### What is expected
Pick out the lines in the listing below that contain the word "picture" and copy them.

### Excerpted data
<<<<

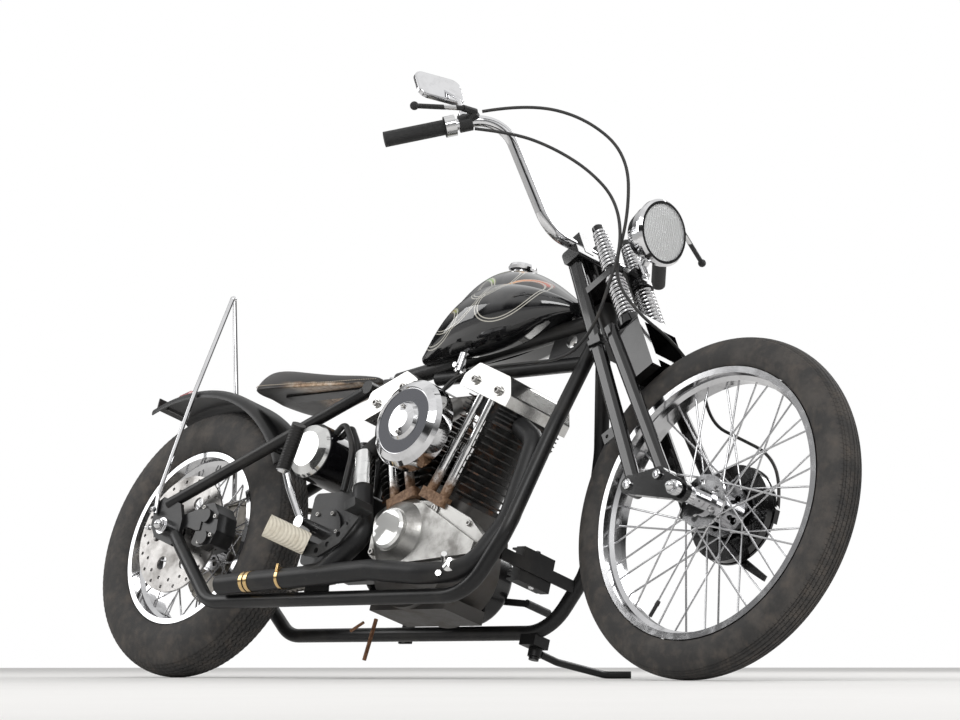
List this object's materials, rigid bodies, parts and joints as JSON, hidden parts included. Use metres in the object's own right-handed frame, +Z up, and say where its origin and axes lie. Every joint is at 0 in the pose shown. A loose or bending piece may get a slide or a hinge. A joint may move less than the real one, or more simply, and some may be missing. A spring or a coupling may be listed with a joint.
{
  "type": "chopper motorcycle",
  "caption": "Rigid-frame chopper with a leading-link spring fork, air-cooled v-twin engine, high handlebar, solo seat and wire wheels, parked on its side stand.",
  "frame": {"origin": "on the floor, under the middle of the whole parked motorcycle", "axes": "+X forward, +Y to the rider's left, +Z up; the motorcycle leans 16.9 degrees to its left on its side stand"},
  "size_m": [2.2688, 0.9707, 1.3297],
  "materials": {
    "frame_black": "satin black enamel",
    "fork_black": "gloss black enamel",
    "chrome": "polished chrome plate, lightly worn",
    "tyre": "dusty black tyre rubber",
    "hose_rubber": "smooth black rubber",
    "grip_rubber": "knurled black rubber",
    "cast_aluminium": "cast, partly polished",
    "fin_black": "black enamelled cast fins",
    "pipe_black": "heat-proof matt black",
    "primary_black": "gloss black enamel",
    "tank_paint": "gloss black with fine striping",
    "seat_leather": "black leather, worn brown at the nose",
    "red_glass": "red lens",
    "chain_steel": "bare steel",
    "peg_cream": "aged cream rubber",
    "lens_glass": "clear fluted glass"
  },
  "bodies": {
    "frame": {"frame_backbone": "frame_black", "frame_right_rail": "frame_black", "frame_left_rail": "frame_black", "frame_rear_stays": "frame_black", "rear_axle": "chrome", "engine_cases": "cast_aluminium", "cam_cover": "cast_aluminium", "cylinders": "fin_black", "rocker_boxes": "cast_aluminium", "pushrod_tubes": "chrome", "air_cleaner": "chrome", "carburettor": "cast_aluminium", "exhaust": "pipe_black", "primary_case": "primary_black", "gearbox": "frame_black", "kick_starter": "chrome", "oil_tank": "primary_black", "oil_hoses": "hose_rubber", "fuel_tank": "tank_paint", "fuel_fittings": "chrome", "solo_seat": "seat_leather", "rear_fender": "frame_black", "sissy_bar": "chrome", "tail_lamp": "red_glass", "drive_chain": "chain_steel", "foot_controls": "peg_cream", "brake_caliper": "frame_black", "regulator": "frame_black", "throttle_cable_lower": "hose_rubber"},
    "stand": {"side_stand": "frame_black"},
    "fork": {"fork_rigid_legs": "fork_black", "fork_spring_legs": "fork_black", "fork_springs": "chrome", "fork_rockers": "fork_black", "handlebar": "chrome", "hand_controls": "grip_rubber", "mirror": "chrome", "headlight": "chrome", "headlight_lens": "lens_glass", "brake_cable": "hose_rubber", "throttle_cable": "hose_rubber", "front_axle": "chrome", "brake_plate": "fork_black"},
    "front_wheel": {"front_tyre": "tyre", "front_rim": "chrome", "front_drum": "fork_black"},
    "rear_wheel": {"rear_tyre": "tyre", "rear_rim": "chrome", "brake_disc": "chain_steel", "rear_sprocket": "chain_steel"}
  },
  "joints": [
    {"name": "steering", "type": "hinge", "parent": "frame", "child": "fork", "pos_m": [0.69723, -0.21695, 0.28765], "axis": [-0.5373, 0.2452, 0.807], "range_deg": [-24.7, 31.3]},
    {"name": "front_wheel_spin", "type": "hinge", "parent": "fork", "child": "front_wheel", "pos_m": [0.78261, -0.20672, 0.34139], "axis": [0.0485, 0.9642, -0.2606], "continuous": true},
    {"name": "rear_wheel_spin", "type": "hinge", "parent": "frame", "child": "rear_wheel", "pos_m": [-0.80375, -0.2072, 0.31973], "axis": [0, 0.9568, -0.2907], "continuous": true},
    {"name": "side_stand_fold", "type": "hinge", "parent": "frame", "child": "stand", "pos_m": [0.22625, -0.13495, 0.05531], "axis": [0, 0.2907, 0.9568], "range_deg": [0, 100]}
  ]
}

>>>>
<<<<

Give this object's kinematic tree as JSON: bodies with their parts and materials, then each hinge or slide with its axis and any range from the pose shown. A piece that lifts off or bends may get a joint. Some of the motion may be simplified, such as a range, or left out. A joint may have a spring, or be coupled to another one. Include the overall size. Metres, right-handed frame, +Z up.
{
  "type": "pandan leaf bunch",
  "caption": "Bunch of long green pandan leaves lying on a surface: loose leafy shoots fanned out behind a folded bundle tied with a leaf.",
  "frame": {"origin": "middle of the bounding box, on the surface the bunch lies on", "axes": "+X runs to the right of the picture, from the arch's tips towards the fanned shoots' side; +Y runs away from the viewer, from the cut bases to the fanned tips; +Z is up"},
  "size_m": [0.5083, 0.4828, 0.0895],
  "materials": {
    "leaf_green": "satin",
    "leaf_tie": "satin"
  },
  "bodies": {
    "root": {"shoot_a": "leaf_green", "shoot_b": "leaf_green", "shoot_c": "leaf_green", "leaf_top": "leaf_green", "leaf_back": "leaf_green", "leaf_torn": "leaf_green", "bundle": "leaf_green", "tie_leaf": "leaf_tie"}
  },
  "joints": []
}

>>>>
<<<<

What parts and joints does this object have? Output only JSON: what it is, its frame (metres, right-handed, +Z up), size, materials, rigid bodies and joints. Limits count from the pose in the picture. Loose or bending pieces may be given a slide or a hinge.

>>>>

### In response
  "frame": {"origin": "middle of the bounding box, on the surface the bunch lies on", "axes": "+X runs to the right of the picture, from the arch's tips towards the fanned shoots' side; +Y runs away from the viewer, from the cut bases to the fanned tips; +Z is up"},
What parts and joints does this object have? Output only JSON: what it is, its frame (metres, right-handed, +Z up), size, materials, rigid bodies and joints. Limits count from the pose in the picture. Loose or bending pieces may be given a slide or a hinge.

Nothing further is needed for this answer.